[PROVIDED RECORDS]

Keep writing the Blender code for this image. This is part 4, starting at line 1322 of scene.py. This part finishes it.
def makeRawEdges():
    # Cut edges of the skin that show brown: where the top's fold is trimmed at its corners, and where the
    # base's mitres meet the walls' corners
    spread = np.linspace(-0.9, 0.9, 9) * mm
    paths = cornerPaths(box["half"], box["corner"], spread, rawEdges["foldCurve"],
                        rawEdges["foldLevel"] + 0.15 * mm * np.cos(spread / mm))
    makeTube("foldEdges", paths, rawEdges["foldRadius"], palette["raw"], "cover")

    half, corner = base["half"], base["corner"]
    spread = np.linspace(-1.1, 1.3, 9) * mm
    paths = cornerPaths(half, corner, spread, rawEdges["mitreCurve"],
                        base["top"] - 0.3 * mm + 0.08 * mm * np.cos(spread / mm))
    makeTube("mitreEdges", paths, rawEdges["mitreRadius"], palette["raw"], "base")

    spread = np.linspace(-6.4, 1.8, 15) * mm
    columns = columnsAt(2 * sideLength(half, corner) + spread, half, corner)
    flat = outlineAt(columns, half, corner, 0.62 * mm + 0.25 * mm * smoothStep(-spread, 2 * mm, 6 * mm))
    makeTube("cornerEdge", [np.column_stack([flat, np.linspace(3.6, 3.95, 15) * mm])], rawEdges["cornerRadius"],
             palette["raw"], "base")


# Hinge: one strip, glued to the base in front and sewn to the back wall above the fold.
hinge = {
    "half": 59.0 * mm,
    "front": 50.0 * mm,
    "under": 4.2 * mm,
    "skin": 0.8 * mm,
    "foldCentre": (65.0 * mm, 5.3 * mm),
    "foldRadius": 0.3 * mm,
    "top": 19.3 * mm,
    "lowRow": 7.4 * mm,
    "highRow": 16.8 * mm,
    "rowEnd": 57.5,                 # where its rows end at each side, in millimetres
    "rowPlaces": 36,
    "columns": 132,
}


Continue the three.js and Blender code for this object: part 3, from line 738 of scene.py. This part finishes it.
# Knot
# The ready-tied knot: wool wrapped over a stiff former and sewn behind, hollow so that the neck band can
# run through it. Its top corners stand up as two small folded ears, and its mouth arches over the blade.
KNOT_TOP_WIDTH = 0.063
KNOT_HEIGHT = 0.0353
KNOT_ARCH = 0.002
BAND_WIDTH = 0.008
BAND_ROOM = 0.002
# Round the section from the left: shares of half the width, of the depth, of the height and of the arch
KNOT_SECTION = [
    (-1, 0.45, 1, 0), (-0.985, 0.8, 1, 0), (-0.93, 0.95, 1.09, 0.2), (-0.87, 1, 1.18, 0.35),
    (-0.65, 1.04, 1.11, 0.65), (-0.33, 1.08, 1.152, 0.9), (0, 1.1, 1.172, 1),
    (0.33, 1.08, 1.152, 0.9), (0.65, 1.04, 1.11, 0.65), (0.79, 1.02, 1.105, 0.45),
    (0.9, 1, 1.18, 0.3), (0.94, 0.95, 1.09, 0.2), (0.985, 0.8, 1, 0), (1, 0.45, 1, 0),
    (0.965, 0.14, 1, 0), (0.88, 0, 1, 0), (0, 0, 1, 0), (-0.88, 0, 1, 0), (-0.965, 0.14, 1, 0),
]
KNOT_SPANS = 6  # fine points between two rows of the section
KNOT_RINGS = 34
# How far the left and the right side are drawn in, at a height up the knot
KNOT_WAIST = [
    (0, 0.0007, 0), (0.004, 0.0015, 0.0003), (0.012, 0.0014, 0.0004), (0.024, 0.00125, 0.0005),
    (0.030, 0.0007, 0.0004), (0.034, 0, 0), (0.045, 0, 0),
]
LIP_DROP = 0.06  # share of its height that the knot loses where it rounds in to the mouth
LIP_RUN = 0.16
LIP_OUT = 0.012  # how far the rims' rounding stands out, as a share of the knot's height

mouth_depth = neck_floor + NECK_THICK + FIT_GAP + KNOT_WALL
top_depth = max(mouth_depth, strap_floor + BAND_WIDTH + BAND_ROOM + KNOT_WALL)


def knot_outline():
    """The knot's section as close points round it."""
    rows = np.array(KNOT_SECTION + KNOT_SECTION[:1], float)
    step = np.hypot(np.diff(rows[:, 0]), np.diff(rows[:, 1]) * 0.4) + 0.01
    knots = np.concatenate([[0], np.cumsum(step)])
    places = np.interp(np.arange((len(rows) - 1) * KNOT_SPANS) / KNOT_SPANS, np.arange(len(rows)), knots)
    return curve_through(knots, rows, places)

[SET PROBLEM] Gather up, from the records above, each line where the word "finishes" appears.

[CORRECT ANSWER]
Keep writing the Blender code for this image. This is part 4, starting at line 1322 of scene.py. This part finishes it.
Continue the three.js and Blender code for this object: part 3, from line 738 of scene.py. This part finishes it.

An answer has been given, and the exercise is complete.